-- BEGIN Source excerpt --

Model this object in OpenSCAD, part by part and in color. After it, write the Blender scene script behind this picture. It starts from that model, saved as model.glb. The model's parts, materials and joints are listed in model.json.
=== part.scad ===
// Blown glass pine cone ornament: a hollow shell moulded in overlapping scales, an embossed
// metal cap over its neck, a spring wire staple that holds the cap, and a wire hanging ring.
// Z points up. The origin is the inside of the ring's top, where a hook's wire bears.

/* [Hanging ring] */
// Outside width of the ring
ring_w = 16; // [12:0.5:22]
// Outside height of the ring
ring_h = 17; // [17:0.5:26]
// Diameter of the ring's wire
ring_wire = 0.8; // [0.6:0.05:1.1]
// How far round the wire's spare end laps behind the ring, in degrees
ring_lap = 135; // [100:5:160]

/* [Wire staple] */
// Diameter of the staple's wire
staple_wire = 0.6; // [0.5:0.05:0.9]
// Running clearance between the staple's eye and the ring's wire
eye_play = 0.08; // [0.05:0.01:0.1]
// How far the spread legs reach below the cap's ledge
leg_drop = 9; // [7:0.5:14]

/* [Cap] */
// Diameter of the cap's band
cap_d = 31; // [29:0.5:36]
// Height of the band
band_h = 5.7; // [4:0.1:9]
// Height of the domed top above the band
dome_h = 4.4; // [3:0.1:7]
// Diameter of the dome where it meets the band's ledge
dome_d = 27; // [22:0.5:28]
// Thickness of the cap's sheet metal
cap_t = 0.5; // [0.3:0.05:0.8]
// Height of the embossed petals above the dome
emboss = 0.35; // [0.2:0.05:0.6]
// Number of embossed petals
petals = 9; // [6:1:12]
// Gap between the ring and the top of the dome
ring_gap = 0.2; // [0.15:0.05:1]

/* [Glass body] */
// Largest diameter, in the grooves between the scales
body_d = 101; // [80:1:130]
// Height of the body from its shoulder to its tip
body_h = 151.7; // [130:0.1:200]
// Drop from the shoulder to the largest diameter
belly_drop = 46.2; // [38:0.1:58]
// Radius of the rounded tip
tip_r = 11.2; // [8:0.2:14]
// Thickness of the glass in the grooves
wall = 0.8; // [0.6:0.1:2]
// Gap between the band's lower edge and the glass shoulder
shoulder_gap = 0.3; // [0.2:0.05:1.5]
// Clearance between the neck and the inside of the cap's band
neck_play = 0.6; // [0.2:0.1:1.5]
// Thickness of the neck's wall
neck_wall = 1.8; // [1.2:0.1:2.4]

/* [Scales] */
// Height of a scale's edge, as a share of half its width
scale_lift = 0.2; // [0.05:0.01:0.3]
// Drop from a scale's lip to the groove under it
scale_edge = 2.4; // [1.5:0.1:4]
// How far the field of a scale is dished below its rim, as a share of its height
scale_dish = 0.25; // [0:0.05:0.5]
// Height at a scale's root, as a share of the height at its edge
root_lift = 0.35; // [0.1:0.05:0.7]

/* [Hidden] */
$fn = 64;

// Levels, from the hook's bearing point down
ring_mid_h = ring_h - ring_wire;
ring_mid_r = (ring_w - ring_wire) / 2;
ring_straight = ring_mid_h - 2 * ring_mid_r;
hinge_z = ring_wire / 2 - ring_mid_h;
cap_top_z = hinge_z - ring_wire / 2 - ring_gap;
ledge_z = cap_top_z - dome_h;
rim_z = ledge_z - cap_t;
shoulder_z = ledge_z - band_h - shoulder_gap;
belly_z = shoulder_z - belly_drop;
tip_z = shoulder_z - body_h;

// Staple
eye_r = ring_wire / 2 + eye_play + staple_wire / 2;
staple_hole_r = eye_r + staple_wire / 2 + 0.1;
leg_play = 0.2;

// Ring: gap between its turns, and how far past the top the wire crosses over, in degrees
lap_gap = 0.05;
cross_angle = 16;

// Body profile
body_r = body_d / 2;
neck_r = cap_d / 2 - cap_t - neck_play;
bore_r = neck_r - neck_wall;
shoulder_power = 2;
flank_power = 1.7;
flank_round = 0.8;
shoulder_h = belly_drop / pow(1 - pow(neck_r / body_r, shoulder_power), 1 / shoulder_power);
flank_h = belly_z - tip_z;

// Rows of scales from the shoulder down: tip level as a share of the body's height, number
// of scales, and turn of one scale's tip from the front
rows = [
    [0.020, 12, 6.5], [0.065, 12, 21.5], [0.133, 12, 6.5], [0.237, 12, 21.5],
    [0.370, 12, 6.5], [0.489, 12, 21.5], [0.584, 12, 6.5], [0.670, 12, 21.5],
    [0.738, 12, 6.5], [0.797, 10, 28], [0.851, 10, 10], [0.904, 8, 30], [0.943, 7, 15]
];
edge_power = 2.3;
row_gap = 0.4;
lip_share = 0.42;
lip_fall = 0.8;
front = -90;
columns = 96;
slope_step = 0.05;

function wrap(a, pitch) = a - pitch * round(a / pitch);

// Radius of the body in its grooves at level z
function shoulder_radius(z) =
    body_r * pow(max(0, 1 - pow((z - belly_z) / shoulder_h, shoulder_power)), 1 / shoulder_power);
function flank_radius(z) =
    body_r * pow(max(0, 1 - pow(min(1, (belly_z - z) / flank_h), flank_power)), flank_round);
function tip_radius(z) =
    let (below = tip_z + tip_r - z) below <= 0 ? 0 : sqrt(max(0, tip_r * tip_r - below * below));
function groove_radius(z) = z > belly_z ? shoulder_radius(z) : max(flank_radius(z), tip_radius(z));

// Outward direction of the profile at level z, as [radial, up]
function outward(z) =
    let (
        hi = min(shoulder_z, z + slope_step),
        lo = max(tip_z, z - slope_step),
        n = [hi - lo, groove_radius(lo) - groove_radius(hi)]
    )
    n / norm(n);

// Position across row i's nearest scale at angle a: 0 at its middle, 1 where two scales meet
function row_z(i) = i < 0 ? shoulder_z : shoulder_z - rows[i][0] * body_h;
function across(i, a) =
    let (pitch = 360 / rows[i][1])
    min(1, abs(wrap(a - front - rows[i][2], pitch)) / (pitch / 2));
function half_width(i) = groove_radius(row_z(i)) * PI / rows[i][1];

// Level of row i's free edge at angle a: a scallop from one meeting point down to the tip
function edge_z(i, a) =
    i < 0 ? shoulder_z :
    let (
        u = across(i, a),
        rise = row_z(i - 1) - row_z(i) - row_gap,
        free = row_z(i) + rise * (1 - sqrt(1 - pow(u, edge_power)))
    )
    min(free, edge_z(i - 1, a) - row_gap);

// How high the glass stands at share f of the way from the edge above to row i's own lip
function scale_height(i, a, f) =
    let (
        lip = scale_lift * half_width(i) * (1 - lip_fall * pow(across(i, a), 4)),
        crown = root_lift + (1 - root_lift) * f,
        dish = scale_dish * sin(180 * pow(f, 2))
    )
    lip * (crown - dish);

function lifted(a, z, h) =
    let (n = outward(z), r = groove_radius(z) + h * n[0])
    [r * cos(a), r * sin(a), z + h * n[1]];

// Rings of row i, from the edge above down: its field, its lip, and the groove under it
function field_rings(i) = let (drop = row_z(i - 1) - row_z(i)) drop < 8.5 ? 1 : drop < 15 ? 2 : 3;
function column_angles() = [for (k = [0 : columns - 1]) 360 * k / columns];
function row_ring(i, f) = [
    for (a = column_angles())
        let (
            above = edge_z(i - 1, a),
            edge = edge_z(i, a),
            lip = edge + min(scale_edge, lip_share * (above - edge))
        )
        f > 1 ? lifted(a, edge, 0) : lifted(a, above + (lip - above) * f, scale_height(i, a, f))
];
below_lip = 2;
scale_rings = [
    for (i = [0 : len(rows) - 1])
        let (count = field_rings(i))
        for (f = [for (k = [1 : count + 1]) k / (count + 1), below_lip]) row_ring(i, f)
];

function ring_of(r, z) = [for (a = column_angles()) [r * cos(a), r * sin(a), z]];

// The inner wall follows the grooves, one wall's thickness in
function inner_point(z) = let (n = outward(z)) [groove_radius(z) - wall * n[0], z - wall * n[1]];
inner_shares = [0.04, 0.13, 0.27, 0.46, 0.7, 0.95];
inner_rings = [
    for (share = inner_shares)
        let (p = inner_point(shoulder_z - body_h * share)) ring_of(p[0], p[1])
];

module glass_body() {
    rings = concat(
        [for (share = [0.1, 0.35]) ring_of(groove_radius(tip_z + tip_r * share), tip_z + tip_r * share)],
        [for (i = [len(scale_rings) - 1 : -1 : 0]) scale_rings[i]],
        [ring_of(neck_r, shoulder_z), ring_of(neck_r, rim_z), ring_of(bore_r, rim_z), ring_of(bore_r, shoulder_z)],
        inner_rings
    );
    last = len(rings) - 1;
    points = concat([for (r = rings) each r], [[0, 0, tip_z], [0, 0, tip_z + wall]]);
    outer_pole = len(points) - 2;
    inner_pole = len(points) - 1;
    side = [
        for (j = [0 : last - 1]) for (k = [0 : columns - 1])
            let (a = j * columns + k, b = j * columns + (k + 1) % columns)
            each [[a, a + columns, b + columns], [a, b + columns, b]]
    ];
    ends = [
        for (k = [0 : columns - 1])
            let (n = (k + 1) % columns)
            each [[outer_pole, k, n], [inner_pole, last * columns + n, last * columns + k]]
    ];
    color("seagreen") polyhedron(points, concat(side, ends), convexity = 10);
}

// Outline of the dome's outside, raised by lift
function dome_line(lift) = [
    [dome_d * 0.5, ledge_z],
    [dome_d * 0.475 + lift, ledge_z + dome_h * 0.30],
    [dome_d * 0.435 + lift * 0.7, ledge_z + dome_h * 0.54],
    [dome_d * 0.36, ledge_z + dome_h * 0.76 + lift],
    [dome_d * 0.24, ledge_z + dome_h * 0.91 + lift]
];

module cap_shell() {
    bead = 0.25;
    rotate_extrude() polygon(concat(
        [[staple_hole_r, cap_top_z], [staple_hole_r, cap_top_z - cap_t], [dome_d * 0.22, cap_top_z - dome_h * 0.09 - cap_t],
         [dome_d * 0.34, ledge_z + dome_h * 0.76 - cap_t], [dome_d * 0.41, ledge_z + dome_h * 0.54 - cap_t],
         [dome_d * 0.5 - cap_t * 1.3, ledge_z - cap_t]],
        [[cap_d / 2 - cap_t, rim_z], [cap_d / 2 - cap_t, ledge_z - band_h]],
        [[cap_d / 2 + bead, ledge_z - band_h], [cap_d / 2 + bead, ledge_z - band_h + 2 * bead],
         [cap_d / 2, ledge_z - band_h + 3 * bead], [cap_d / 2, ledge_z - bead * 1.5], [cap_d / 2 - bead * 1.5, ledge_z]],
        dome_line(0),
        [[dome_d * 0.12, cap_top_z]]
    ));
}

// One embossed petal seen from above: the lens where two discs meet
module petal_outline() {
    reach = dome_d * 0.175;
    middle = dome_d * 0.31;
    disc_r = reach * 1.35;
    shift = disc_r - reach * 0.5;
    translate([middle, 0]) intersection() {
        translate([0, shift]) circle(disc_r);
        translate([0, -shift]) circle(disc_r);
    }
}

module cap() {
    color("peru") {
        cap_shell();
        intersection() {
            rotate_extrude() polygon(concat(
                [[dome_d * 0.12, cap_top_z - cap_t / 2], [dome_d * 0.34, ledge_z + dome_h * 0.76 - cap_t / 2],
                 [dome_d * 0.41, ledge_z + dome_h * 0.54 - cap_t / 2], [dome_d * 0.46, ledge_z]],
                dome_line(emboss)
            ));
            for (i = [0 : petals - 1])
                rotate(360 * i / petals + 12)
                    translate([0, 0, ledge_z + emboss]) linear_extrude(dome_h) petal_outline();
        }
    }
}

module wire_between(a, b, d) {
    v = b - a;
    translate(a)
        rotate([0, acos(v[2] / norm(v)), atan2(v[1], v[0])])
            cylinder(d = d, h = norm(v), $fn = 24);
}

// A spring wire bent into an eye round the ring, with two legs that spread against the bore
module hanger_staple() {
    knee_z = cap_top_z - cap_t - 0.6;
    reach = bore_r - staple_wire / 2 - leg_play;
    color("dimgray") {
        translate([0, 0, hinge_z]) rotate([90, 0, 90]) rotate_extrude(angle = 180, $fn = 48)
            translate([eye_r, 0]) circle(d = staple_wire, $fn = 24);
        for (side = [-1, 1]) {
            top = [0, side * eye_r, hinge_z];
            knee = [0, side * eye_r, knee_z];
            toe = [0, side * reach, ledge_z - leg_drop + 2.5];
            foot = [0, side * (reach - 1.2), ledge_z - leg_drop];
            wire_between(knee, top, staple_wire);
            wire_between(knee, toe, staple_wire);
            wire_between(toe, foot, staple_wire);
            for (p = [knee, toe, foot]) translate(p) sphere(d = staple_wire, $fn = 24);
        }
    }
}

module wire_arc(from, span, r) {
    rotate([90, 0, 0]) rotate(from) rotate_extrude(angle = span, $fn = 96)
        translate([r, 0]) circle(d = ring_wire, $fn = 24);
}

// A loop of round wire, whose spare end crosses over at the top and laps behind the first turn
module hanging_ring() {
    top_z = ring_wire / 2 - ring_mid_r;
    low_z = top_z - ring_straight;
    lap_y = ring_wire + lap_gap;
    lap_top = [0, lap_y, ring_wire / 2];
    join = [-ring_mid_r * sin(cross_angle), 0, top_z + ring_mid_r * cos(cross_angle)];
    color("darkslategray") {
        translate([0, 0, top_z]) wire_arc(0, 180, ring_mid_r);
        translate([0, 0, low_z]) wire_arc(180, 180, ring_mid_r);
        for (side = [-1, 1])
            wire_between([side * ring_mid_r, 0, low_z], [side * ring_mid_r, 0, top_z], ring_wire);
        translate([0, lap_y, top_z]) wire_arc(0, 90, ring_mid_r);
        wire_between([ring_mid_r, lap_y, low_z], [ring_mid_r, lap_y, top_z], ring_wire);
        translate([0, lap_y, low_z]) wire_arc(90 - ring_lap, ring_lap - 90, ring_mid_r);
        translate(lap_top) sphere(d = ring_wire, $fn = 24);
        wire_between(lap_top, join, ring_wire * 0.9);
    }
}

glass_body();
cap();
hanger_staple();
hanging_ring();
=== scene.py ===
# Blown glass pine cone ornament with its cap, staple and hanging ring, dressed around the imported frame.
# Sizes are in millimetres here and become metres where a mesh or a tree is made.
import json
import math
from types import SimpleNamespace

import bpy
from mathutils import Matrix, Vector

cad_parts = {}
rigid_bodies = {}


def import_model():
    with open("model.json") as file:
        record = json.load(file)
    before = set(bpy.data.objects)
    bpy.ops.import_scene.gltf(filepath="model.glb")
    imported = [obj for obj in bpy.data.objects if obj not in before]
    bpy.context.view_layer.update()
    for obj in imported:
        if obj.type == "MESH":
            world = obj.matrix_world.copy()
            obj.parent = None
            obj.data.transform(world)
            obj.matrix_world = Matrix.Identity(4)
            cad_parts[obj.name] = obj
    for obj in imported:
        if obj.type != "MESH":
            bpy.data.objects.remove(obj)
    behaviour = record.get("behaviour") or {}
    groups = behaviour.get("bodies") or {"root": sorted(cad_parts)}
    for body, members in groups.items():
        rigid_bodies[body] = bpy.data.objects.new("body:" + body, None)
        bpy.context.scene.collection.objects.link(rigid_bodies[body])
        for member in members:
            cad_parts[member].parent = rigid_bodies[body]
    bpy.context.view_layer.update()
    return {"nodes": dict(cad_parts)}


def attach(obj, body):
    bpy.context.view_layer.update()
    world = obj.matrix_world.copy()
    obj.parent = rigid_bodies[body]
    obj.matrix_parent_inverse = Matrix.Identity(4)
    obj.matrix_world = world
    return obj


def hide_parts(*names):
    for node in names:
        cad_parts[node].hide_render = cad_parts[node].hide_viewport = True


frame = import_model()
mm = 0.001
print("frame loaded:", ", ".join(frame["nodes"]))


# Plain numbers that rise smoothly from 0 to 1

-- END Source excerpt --

● **Aim**: Word for word, quote the lines from the line containing "cad_parts[member].parent = rigid_bodies[body]" through the end of the material, both included, and nothing else.

● **Final result**:
            cad_parts[member].parent = rigid_bodies[body]
    bpy.context.view_layer.update()
    return {"nodes": dict(cad_parts)}


def attach(obj, body):
    bpy.context.view_layer.update()
    world = obj.matrix_world.copy()
    obj.parent = rigid_bodies[body]
    obj.matrix_parent_inverse = Matrix.Identity(4)
    obj.matrix_world = world
    return obj


def hide_parts(*names):
    for node in names:
        cad_parts[node].hide_render = cad_parts[node].hide_viewport = True


frame = import_model()
mm = 0.001
print("frame loaded:", ", ".join(frame["nodes"]))


# Plain numbers that rise smoothly from 0 to 1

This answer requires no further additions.